Imagine You Have 100 Days to Live
4 years ago - as we sat in the waiting room of the ER - I wrote this in my journal:
October 12, 2016
This is not our story. This is not our story. This is not our story.
We cannot be that couple. That couple you read about, with tears in your eyes and pity in your hearts. The story where both individuals, in a horrifying 'fuck you' from the universe, get cancer. That is NOT our story.
We are the couple that others look up to. That defy the odds. We are in love. Deep, real, raw, beautiful, death defying, love.
We are the couple that sticks together for a life long romance until we die peacefully in our sleep at the exact. same. time. We are supposed to die old.
Or at least Brad is.
I started to imagine my death when I got diagnosed with Lymphoma at 28. And again at 29. And every day since. Brad is the rock. The support system. The survivor. Plus, he promised me I could die first. And Brad would never break a promise.
So this is not our story.
It started 4 weeks ago. Fevers. Night sweats. Pain in his abdomen. We thought it was a flu. Then a kidney stone. Then a bladder infection.
But in the last few days, It's been hard not to think cancer. His symptoms mimic so much of what I had. So much of what I am still asked at follow up appointments. "Fevers?" "Night sweats?" "Weight loss?" Yes, yes, yes.
But everything online always leads to cancer (thanks, WebMD). And I am a worrier, always imagining the worst - always imagining cancer.
This is not the worst.
This is not our story.
It can’t be.
I wrote this post from a worst case scenario, never believing that Brad actually had cancer. And certainly not that it would be terminal. And definitely not that he would be dead 100 days later.
2 days earlier, we were driving back from the UP, celebrating our 8th wedding anniversary. We spent the car ride home brainstorming our future - whether or not to have kids, plans for running for office, cities where we would retire.
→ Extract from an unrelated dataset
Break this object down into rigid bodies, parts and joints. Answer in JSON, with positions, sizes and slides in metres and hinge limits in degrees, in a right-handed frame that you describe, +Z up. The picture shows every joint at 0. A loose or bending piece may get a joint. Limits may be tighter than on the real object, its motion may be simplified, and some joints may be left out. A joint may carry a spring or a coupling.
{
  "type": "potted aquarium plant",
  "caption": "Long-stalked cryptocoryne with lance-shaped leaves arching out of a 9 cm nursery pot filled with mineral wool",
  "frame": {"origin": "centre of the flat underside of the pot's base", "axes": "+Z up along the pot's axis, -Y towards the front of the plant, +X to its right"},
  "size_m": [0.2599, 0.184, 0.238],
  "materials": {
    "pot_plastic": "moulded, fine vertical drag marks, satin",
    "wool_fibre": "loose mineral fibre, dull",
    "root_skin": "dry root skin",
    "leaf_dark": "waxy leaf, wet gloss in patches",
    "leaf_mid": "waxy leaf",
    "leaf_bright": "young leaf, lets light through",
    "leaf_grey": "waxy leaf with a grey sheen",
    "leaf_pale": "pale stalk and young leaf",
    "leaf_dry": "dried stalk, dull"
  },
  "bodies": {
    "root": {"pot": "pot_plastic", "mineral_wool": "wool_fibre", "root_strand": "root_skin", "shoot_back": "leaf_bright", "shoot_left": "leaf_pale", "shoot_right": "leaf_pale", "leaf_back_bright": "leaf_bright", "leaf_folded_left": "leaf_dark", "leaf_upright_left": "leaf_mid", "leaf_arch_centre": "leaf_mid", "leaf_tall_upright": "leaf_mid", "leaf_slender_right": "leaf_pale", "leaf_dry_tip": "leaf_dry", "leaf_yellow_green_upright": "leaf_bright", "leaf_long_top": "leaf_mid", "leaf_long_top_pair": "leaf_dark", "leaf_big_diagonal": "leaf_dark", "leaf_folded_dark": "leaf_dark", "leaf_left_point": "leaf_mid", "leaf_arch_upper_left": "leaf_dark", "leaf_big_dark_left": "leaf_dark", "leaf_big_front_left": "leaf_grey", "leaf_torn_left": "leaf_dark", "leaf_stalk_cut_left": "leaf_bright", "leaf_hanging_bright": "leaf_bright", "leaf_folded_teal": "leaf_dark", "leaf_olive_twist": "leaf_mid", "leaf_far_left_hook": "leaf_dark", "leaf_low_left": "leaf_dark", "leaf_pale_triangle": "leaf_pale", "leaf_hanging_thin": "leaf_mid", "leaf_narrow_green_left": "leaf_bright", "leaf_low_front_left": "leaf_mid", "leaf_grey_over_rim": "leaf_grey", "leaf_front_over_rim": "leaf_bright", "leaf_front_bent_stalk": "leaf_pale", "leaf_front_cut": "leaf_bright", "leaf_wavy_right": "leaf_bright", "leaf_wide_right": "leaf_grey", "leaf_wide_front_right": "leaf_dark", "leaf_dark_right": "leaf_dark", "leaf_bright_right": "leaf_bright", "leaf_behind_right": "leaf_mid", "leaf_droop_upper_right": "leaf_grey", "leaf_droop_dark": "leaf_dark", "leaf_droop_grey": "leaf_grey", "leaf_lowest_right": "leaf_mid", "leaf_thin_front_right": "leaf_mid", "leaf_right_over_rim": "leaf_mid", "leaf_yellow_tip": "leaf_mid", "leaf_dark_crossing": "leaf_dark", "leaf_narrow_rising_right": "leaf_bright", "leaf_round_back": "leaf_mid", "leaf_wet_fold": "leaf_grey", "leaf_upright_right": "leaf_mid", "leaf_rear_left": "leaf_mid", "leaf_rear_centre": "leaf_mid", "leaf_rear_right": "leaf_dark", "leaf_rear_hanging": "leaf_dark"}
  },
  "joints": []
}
We were in our early 30s and planning our retirement - THAT’s how sure we were of NOT dying.
Imagine thinking you have decades of life left. Plenty of time to take that trip or write that book or watch that sunrise.
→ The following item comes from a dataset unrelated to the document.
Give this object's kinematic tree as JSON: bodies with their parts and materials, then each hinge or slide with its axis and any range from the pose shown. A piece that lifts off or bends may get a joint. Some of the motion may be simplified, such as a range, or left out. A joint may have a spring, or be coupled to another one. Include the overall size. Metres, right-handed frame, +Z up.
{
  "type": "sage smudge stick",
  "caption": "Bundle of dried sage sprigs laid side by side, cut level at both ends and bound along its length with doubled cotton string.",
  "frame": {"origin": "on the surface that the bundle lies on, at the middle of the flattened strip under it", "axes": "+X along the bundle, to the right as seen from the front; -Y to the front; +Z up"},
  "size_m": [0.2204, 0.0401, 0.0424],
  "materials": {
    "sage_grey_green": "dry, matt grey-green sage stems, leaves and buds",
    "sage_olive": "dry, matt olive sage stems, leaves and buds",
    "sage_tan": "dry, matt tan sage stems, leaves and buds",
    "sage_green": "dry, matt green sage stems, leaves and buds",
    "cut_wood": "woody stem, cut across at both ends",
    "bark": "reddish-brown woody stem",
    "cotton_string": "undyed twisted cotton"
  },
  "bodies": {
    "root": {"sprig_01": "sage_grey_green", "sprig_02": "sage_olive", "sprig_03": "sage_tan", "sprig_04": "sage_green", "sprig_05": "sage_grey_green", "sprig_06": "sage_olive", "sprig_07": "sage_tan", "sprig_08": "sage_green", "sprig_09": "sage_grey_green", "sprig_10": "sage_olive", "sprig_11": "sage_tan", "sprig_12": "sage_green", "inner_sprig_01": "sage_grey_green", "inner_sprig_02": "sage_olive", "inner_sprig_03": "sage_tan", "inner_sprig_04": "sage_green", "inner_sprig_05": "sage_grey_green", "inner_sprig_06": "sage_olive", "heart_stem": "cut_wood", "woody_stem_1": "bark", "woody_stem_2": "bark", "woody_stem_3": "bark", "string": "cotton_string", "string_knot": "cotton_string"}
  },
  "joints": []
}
But you don’t have a bottomless supply of tomorrows.
You have today. Right now. And if you’re lucky - tomorrow.
4 years ago, I sat next to Brad - a healthy, vibrant human with a lifetime of plans and a pain in his side. I wrote out my worst case scenario, assuming if I said it “out loud” it would somehow protect us from the wrath of its reality.
100 days later Brad was gone.
Imagine this is your final 100 days. What would you do?